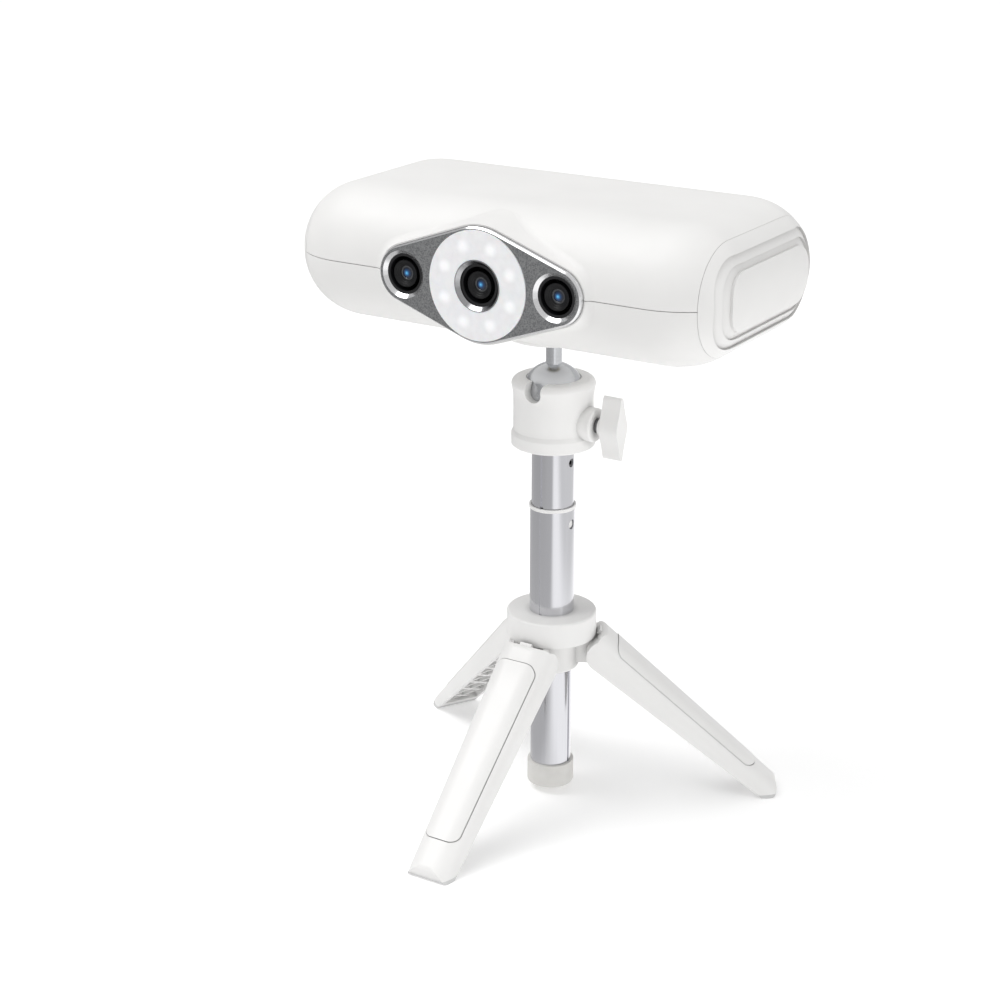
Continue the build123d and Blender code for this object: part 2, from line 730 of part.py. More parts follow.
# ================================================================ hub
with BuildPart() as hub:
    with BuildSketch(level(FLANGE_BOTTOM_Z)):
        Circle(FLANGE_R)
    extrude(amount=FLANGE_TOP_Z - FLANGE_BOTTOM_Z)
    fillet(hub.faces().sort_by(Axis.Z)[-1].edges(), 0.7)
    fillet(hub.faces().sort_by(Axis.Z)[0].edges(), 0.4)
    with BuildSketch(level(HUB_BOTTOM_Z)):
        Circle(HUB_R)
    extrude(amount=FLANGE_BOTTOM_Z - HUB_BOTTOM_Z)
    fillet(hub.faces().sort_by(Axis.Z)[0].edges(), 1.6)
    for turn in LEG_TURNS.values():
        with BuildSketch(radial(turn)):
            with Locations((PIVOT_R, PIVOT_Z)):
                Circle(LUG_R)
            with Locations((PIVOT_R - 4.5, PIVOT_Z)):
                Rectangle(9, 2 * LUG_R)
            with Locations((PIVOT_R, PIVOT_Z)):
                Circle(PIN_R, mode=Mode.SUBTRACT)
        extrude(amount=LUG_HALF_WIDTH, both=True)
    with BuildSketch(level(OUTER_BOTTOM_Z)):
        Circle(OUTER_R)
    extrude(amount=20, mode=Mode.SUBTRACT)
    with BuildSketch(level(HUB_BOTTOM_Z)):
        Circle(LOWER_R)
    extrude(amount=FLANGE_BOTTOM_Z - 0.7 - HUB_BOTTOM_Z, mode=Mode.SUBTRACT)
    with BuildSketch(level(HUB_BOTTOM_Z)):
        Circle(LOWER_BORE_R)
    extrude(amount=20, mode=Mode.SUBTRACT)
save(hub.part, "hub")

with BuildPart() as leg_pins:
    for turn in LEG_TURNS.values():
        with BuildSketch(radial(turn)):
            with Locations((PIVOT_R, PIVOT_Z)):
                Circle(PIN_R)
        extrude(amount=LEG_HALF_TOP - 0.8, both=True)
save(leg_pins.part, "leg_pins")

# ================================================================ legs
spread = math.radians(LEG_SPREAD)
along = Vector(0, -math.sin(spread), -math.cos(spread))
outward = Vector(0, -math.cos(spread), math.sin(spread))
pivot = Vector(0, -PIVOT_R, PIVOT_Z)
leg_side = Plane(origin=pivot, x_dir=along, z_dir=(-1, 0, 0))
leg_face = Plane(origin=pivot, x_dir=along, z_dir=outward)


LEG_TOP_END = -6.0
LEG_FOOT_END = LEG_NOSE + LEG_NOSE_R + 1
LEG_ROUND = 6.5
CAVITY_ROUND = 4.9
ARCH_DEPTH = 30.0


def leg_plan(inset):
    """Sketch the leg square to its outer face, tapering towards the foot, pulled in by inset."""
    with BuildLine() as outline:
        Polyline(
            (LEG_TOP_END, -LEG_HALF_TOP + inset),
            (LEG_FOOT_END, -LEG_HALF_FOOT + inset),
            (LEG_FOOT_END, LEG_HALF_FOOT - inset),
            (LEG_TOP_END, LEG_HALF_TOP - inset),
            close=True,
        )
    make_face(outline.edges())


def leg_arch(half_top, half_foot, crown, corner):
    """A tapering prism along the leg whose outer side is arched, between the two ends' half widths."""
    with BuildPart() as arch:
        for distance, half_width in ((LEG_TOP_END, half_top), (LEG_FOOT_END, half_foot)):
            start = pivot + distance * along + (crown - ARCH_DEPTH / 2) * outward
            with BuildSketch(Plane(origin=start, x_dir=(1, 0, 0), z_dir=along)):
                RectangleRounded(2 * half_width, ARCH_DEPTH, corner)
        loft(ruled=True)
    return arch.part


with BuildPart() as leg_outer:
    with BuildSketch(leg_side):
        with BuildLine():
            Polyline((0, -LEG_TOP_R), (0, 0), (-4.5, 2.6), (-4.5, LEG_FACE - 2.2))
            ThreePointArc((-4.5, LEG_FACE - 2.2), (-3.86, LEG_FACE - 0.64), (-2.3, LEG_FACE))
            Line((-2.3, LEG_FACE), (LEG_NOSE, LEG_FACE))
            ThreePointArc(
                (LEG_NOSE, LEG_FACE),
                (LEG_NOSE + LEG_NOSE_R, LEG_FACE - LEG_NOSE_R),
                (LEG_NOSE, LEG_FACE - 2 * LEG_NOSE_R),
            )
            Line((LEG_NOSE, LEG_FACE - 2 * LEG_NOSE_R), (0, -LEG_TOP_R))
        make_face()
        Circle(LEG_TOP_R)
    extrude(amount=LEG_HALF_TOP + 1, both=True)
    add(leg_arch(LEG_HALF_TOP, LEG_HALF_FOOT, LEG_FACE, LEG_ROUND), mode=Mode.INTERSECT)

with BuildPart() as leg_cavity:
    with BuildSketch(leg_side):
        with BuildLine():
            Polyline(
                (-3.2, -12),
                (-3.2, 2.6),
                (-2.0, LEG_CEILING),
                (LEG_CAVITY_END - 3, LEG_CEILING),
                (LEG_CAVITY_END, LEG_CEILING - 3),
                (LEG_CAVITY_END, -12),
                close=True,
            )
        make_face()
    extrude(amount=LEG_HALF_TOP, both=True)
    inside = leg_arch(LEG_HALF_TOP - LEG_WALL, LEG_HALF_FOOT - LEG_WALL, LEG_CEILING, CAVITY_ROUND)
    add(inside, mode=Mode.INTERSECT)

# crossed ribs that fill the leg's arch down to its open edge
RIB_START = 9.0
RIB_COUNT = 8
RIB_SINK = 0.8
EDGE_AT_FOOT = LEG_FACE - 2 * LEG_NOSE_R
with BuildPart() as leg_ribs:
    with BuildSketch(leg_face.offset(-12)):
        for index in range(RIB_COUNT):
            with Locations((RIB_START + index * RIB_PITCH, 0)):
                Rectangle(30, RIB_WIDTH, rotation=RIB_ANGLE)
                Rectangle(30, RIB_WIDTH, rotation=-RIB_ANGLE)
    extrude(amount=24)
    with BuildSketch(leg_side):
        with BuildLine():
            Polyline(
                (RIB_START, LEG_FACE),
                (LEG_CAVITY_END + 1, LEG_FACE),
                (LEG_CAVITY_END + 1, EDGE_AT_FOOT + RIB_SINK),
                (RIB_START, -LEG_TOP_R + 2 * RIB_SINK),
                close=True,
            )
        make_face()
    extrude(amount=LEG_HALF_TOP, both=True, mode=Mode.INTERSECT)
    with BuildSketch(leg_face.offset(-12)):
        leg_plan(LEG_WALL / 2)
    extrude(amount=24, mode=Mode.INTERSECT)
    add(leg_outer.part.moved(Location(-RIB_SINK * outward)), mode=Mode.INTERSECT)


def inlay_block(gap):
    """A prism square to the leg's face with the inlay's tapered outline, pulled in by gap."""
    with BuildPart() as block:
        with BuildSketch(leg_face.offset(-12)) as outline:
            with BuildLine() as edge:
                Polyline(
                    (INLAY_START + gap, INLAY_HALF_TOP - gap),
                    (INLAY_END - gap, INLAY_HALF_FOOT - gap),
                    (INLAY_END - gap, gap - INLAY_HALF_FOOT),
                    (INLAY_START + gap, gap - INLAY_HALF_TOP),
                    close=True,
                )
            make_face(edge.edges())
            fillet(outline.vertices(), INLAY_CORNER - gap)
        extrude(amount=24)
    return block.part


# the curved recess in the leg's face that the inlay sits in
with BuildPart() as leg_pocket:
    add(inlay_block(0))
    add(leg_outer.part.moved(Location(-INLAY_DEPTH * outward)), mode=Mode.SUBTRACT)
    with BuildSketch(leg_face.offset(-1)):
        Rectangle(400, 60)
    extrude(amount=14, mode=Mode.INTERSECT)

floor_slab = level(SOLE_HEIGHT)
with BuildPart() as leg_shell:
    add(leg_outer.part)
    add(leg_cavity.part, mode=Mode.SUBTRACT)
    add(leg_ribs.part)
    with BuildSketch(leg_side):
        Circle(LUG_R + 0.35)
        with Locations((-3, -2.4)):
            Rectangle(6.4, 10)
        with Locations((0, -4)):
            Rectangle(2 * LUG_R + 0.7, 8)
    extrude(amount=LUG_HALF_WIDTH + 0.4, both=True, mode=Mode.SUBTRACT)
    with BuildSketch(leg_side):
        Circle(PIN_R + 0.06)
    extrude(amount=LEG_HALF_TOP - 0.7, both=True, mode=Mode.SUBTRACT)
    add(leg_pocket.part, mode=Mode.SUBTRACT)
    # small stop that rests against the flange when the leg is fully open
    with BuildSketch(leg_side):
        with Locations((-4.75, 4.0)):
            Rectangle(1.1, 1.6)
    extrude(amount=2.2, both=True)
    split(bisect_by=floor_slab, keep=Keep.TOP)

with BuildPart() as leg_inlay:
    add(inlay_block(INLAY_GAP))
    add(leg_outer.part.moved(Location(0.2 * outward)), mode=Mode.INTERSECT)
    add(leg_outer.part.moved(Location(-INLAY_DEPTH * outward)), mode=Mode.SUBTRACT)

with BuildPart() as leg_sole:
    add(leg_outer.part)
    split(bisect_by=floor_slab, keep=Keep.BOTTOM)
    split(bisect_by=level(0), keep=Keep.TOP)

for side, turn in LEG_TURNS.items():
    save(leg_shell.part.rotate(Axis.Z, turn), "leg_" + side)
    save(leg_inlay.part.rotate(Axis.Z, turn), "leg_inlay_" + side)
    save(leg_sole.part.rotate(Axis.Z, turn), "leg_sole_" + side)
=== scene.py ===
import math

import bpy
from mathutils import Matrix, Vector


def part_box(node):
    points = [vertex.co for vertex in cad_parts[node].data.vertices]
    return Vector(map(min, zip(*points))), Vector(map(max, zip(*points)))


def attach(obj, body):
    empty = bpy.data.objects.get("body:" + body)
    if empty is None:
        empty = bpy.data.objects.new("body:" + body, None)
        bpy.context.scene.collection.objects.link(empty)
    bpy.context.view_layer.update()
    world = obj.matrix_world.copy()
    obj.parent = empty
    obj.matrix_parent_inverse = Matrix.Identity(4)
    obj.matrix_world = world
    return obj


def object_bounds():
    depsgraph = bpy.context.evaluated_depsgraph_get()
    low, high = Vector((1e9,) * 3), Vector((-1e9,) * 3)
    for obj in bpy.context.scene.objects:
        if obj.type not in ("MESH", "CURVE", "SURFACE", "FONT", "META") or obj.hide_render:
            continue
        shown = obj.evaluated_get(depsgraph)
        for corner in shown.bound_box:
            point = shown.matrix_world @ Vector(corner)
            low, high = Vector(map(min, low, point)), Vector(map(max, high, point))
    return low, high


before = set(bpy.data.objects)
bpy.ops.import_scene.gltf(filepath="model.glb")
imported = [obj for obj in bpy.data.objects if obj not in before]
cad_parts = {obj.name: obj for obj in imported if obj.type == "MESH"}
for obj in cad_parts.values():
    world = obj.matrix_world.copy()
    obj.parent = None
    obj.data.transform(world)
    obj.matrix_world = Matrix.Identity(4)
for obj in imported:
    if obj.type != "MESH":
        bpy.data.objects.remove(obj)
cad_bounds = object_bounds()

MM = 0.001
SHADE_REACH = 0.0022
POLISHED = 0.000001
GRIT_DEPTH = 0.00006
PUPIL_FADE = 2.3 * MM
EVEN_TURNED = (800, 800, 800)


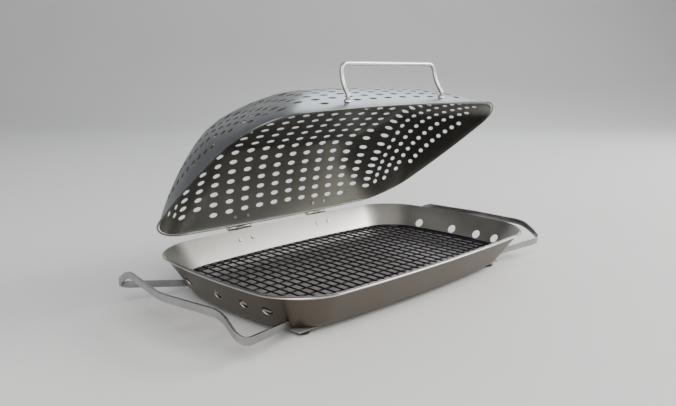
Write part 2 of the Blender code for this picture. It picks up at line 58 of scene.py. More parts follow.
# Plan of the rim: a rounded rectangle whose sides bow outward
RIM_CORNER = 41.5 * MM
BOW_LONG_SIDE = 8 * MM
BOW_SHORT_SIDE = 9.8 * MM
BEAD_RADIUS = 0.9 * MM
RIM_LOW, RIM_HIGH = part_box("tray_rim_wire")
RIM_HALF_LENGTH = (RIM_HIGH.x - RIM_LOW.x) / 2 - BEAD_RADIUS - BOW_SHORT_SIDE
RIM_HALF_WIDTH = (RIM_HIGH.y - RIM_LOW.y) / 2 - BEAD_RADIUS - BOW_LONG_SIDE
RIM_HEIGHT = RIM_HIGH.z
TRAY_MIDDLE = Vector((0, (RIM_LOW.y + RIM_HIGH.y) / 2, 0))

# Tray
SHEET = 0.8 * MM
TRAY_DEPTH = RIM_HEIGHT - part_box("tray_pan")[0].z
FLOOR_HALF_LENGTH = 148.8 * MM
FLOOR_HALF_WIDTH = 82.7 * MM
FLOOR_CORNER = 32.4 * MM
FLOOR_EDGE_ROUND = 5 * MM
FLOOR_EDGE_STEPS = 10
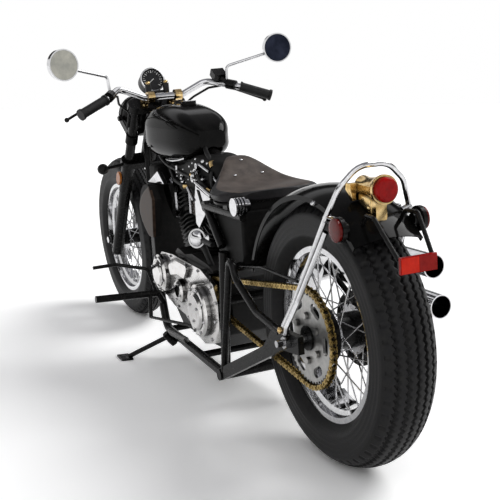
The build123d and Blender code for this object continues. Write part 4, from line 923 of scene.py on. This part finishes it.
◇ ◇ ◇ ◇ ◇ ◇ ◇
INSTRUCTION: Return all lines with the word "node" in them.

RESPONSE TO THIS TASK:
def part_box(node):
    points = [vertex.co for vertex in cad_parts[node].data.vertices]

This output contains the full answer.